[Directions for this task] Would you quote the material below from its first line through the line containing "SEAT_RELIEF = 1.25", exactly and with both ends included?

[Material]
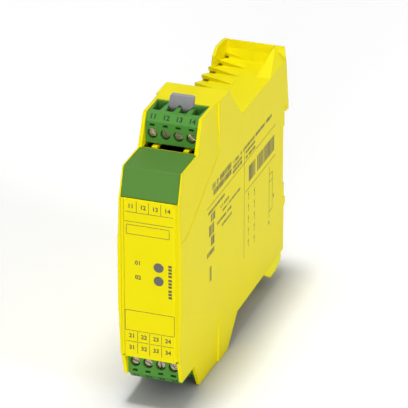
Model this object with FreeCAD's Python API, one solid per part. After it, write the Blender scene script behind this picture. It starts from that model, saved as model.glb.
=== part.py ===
"""Pluggable safety relay for a 35 mm rail: narrow housing, three terminal plugs, two relays inside.

Frame: X across the device, Y from the front panel to the rail, Z up. The origin is the middle of
the rail: on the plane the rail's flanges rest on, half way up the rail, half way across the device.
All sizes are millimetres.
"""

import FreeCAD, Part
import math
import os

from FreeCAD import Vector

# ---------------------------------------------------------------- driving dimensions
WIDTH = 22.5                 # across the rail, one module
FRONT = -110.0               # front face
LIP_BACK = 4.5               # back of the fixed rail hook: 114.5 deep in all
TOP = 49.5                   # upper shoulder
BOTTOM = -49.5               # lower shoulder: 99 high in all
WALL = 1.2                   # side walls
SKIN = 1.6                   # top, bottom and rear walls
GAP = 0.1                    # sliding clearance

RAIL_HALF = 17.5             # half of the 35 mm rail
FLANGE_SLOT = 1.3            # slot for the 1 mm rail flange
HOOK_END = 14.9              # lower end of the fixed hook
SEAT_RELIEF = 1.25           # depth of the relief between the two seat pads

STEP_TOP = 38.4              # ledge level of the upper corner
STEP_BOTTOM = -39.4          # ledge level of the lower corner
DECK = 35.2                  # top of the rear body
BASE = -39.6                 # underside of the rear body
SOCKET_BACK = -75.6          # where the shoulders close behind the plugs

POLES = 4                    # terminals in one plug
PITCH = 4.6
PLUG_HALF = 9.2              # half width of a plug
PLUG_HIGH = 10.4
PLUG_DEEP = 12.0             # clamping part, up to the housing's shoulder
BLOCK_DEEP = 13.4            # its lower part, which reaches under the shoulder
NOSE_DEEP = 20.0             # clamping part and nose together
SCREW_H = 3.4                # screw axis above the plug's inner face
SCREW_R = 1.25
HEAD_R = 1.6
HEAD_FRONT = 0.9             # recess of the screw head
HEAD_BACK = 2.9
CAGE_FRONT = 4.3
CAGE_BACK = 10.1
CAGE_STROKE = 2.0            # travel of the clamp, opened by four turns of the screw

VENT_PITCH = 7.25
VENT_COUNT = 5
VENT_FIRST = -32.9           # front lip of the first louvre
VENT_HIGH = 37.4             # lip of a louvre at the left wall, fading out at the middle
CREST = 41.2                 # top of the rear wall

LATCH_HALF = 5.5             # half width of the foot latch's plate
PIN = 0.45                   # half of a header pin
BOARD_X = -9.6               # outer face of the circuit board
BOARD_THICK = 1.6

HALF = WIDTH / 2
INNER = HALF - WALL
BOARD_FACE = BOARD_X + BOARD_THICK
POLE_X = [(i - (POLES - 1) / 2) * PITCH for i in range(POLES)]

# name, front face, level of the plug's inner face, direction outwards
PLUGS = [
    ("top", -87.7, 38.9, 1),
    ("bottom_front", -106.0, -31.5, -1),
    ("bottom_rear", -87.7, -39.0, -1),
]


# ---------------------------------------------------------------- helpers
def slab(x0, x1, y0, y1, z0, z1):
    """Box between two corners, given in any order."""
    low = Vector(min(x0, x1), min(y0, y1), min(z0, z1))
    return Part.makeBox(abs(x1 - x0), abs(y1 - y0), abs(z1 - z0), low)


def prism(points, x0, x1):
    """Side profile of (y, z) points, run from x0 to x1."""
    wire = Part.makePolygon([Vector(x0, y, z) for y, z in points + points[:1]])
    return Part.Face(wire).extrude(Vector(x1 - x0, 0, 0))


def plan(points, y0, y1):
    """Front profile of (x, z) points, run from y0 to y1."""
    wire = Part.makePolygon([Vector(x, y0, z) for x, z in points + points[:1]])
    return Part.Face(wire).extrude(Vector(0, y1 - y0, 0))


def rod(radius, x, z, y0, y1):
    """Round bar along Y."""
    return Part.makeCylinder(radius, y1 - y0, Vector(x, y0, z), Vector(0, 1, 0))


def inset(points, distance):
    """The outline moved inwards by distance; points run anticlockwise seen from +X."""
    count = len(points)
    moved = []
    for i in range(count):
        (ay, az), (by, bz), (cy, cz) = points[i - 1], points[i], points[(i + 1) % count]
        first, second = math.hypot(by - ay, bz - az), math.hypot(cy - by, cz - bz)
        uy, uz = (by - ay) / first, (bz - az) / first
        vy, vz = (cy - by) / second, (cz - bz) / second
        reach = distance / (1 + uy * vy + uz * vz)
        moved.append((by - (uz + vz) * reach, bz + (uy + vy) * reach))
    return moved


def mirrored(shape, normal):
    return shape.mirror(Vector(0, 0, 0), normal)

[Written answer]
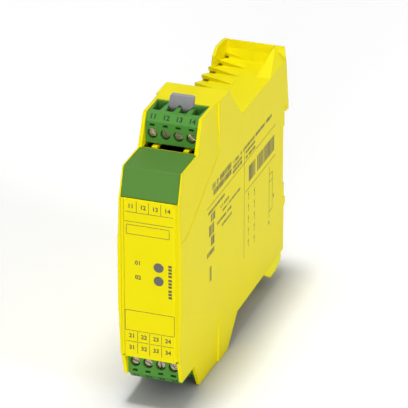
Model this object with FreeCAD's Python API, one solid per part. After it, write the Blender scene script behind this picture. It starts from that model, saved as model.glb.
=== part.py ===
"""Pluggable safety relay for a 35 mm rail: narrow housing, three terminal plugs, two relays inside.

Frame: X across the device, Y from the front panel to the rail, Z up. The origin is the middle of
the rail: on the plane the rail's flanges rest on, half way up the rail, half way across the device.
All sizes are millimetres.
"""

import FreeCAD, Part
import math
import os

from FreeCAD import Vector

# ---------------------------------------------------------------- driving dimensions
WIDTH = 22.5                 # across the rail, one module
FRONT = -110.0               # front face
LIP_BACK = 4.5               # back of the fixed rail hook: 114.5 deep in all
TOP = 49.5                   # upper shoulder
BOTTOM = -49.5               # lower shoulder: 99 high in all
WALL = 1.2                   # side walls
SKIN = 1.6                   # top, bottom and rear walls
GAP = 0.1                    # sliding clearance

RAIL_HALF = 17.5             # half of the 35 mm rail
FLANGE_SLOT = 1.3            # slot for the 1 mm rail flange
HOOK_END = 14.9              # lower end of the fixed hook
SEAT_RELIEF = 1.25           # depth of the relief between the two seat pads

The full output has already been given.